UTA computer scientist publishes paper demonstrating highly effective method for detecting packed malware
Jiang Ming, an assistant professor in the Computer Science and Engineering Department at The University of Texas at Arlington, co-authored a paper detailing a new, highly effective way to detect malware that has been installed on Windows-based computers using a common obfuscation technique known as binary packing.
The paper, “Towards Paving the Way for Large-Scale Windows Malware Analysis: Generic Binary Unpacking with Orders-of-Magnitude Performance Boost,” was published in the Proceedings of the 2018 ACM SIGSAC Conference on Computer and Communications Security (CCS’18). Ming and his co-author, Binlin Cheng of Wuhan University and Hubei Normal University, presented their findings at the conference in October.
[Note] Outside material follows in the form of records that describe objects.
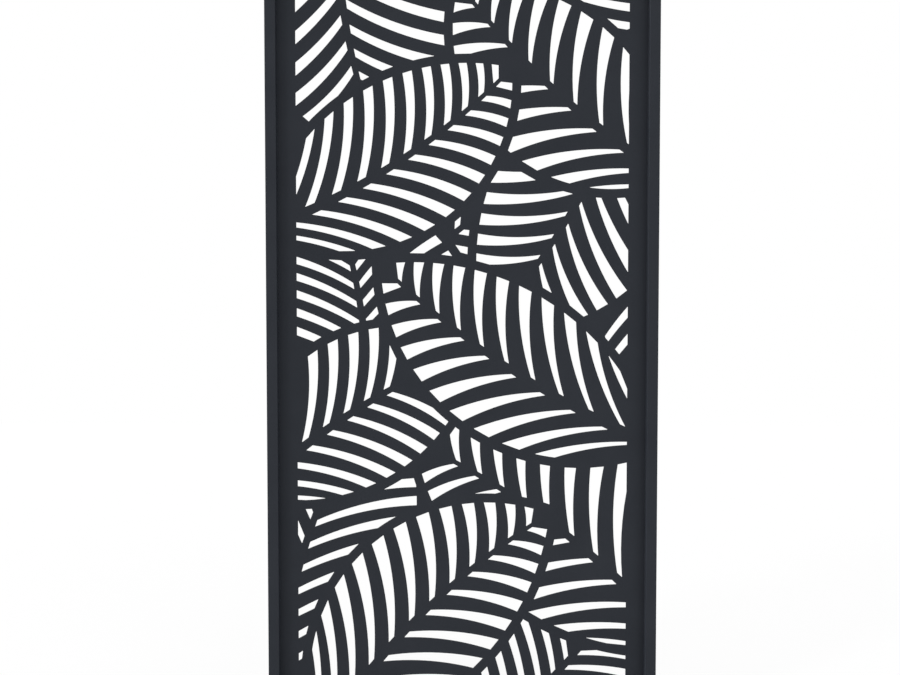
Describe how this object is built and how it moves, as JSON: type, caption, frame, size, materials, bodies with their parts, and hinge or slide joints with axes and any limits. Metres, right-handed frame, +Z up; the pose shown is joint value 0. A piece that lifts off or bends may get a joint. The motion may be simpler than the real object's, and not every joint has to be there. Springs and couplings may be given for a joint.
{
  "type": "decorative screen panel",
  "caption": "Free-standing framed screen panel: a dark sheet cut with overlapping leaves in a mitred hollow frame on two flat foot plates with rubber pads.",
  "frame": {"origin": "on the floor, under the middle of the panel", "axes": "+X across the panel to its right as seen from its front, +Y from its front to its back, +Z up"},
  "size_m": [0.9, 0.4, 1.812],
  "materials": {
    "frame_coating": "powder coat, fine matt anthracite, over an extruded section",
    "sheet_coating": "powder coat, fine matt anthracite, over a cut sheet",
    "seal_rubber": "extruded, matt black",
    "key_metal": "cast, plain",
    "screw_steel": "blackened",
    "foot_coating": "powder coat, fine matt anthracite, over flat steel bar",
    "pad_rubber": "moulded, matt black"
  },
  "bodies": {
    "root": {"left_stile": "frame_coating", "right_stile": "frame_coating", "top_rail": "frame_coating", "bottom_rail": "frame_coating", "leaf_sheet": "sheet_coating", "left_edge_seal": "seal_rubber", "right_edge_seal": "seal_rubber", "top_edge_seal": "seal_rubber", "bottom_edge_seal": "seal_rubber", "front_key_bottom_left": "key_metal", "front_key_bottom_right": "key_metal", "front_key_top_left": "key_metal", "front_key_top_right": "key_metal", "rear_key_bottom_left": "key_metal", "rear_key_bottom_right": "key_metal", "rear_key_top_left": "key_metal", "rear_key_top_right": "key_metal", "rear_corner_screws": "screw_steel", "foot_bolts": "screw_steel", "left_foot_plate": "foot_coating", "right_foot_plate": "foot_coating", "left_front_foot_pad": "pad_rubber", "left_rear_foot_pad": "pad_rubber", "right_front_foot_pad": "pad_rubber", "right_rear_foot_pad": "pad_rubber"}
  },
  "joints": []
}
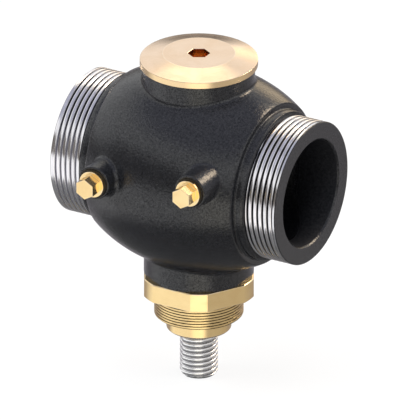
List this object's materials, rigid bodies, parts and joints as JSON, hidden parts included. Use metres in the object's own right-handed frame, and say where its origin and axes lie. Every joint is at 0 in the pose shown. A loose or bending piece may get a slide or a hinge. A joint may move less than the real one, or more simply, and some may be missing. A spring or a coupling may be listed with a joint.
{
  "type": "two-way control valve",
  "caption": "Two-way control valve with a black cast body, external pipe threads, brass closing plug, two test plugs and a threaded stem below.",
  "frame": {"origin": "centre of the outlet port's end face", "axes": "+X out of the outlet along the pipe, +Z from the stem towards the closing plug, -Y towards the side with the test plugs"},
  "size_m": [0.105, 0.0965, 0.1424],
  "materials": {
    "cast_iron": "satin",
    "brass": "satin",
    "stainless": "satin",
    "bright_steel": "polished",
    "seal_rubber": "matte",
    "packing": "matte"
  },
  "bodies": {
    "housing": {"valve_body": "cast_iron", "top_plug": "brass", "top_plug_seal": "seal_rubber", "inlet_test_plug": "brass", "outlet_test_plug": "brass", "inlet_test_seal": "seal_rubber", "outlet_test_seal": "seal_rubber", "seat_ring": "stainless", "bonnet": "brass", "bonnet_seal": "seal_rubber", "stem_bush": "packing", "upper_disc_spring": "stainless", "lower_disc_spring": "stainless", "packing_washer": "stainless", "packing_ring_1": "packing", "packing_ring_2": "packing", "packing_ring_3": "packing", "gland_nut": "brass", "gland_seal": "seal_rubber", "wiper_ring": "seal_rubber"},
    "stem": {"stem": "stainless", "stem_head": "bright_steel", "cone": "stainless", "cone_seal": "seal_rubber", "cone_washer": "stainless", "cone_nut": "stainless"}
  },
  "joints": [
    {"name": "stem_slide", "type": "slide", "parent": "housing", "child": "stem", "axis": [0, 0, 1], "range_m": [0, 0.015]}
  ]
}
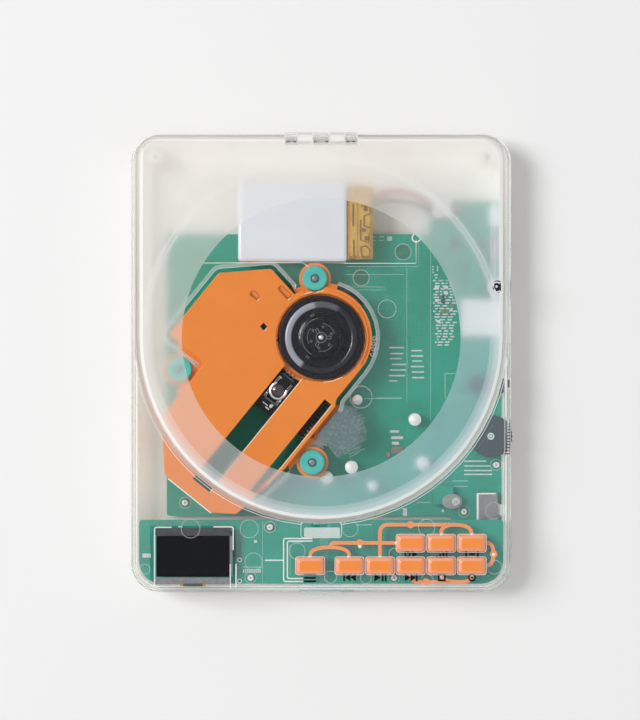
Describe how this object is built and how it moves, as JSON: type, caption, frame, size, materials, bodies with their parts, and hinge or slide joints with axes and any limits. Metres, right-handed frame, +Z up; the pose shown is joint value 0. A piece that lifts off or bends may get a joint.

Other collaborators were Jianming Fu and Guojun Peng of Wuhan University, Ting Chen and Xiaosong Zhang of the University of Electronic Science and Technology of China, and Jean-Yves Marion of L’Université de Lorraine, France.
Malware, malicious code that is inserted into a computer’s operating system through executable software files, is a cyber security risk that can cause issues ranging from minor inconvenience to hijacking of complete corporate computer networks and could lead to millions of dollars in lost time and revenue.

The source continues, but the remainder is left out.